De leur côté, les catégories supérieures ont la possibilité d'ériger de telles frontières (elles peuvent choisir leur lieu de résidence ou l'école où seront scolarisés leurs enfants), elles peuvent donc porter le discours de la société ouverte en s'en protégeant. Inversement, les plus modestes vont demander à un État fort de les protéger, de maintenir des frontières. Elles seront donc beaucoup plus réceptives aux discours populistes que les autres. C'est pourquoi, y compris dans des pays où le chômage est faible, les mouvements populistes vont être portés par ces mêmes catégories populaires et prendre racine dans les mêmes territoires. L'Autriche périphérique, la Suisse périphérique, les Pays-Bas périphériques ou l'Allemagne périphérique portent ainsi la vague populiste.

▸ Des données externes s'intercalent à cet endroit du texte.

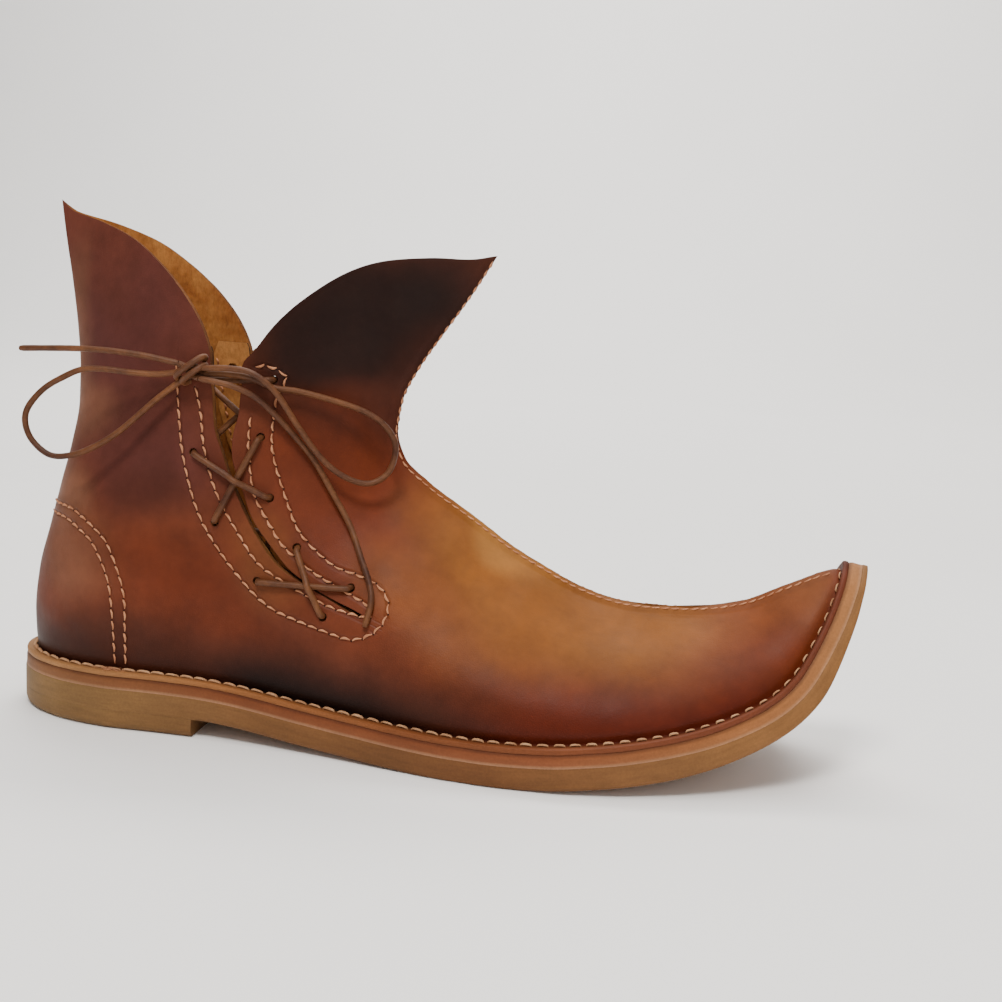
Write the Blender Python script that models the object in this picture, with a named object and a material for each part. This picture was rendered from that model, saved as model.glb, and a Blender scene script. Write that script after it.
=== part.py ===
"""Poulaine pointed shoe: a stitched-down leather shoe with an upturned toe and two pointed fins.

The right shoe of a pair. +X points to the toe, -Y to the outer (lateral) side of the foot, +Z up.
The origin is the middle of the heel's flat ground face. Lengths below are millimetres.
"""
import math

import bmesh
import bpy
import numpy as np

MM = 0.001

# Driving dimensions
HEEL_BACK_X = -42.0      # where the sole's arc length starts, behind the origin
HEEL_TOP_Z = 18.5        # top of the midsole over the heel
MIDSOLE = 4.2            # thickness
OUTSOLE = 7.2            # thickness
GAP = 0.3                # between neighbouring leathers
WALL = 2.0               # leather of the upper
FLANGE_THICK = 2.0       # edge of the upper, turned out on the midsole
BREAST_S = 77.0          # arc length of the heel's straight front
HEEL_BEVEL = 1.8         # worn lower edge of the heel lift
INSOLE_THICK = 1.8
INSOLE_CLEAR = 0.6         # between the insole's edge and the upper
FACING_OUTER = 2.35      # depth of the facing's two faces under the upper's outer face
FACING_INNER = 3.5
SEAM_HALF = 3.0          # raised seam down the centre front: half width, rise and side slope
SEAM_RISE = 0.9
SEAM_SLOPE = 0.7
HOLE_RADIUS = 2.2
LACE_RADIUS = 1.1
LACE_LIFT = 1.6          # lace's centre line over the leather it lies on
LACE_CROSS = 2.6         # extra lift of the strand that crosses over another
LACE_RAMP = 3.4          # distance from a crossing at which half of that lift is reached
BEND_NEAR = 0.75          # where the lace turns over a hole's edge, from the hole's middle
BEND_FAR = 2.0
TOP_H = 172.0            # height to which the upper is built before its collar is cut
COLUMNS = 26             # columns of the upper on each side, without the seam's
STATIONS = 44            # cross sections of each sole piece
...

La dynamique populiste est structurelle et dessine les clivages politiques des prochaines décennies. Pour y répondre, la classe politique, médiatique et intellectuelle doit impérativement sortir de sa bulle et abandonner sa posture de supériorité morale. L'intégration sociale, politique et culturelle des classes populaires et des territoires où elles vivent est désormais une question centrale, elle conditionne l'avenir des démocraties occidentales. Les classes dominantes doivent sortir du déni et d'un mépris de classe de plus en plus visibles. Conscients de cette impasse politique, de nombreux élus de banlieue comme de la France périphérique n'ont de cesse d'alerter sur l'importance du processus de désaffiliation culturelle en milieu populaire. Comme le rappelle le géographe Gérard-François Dumont, « la démocratie se construit par le bas », et « les citoyens ont besoin de termes pour leur rappeler ce qu'ils sont et d'où ils viennent » 1. C'est en sortant du modèle économique et territorial unique, et en donnant du pouvoir à ceux qui en ont moins, qu'un projet non pas alternatif mais complémentaire pourra voir le jour. C'est aujourd'hui la condition de la survie du système.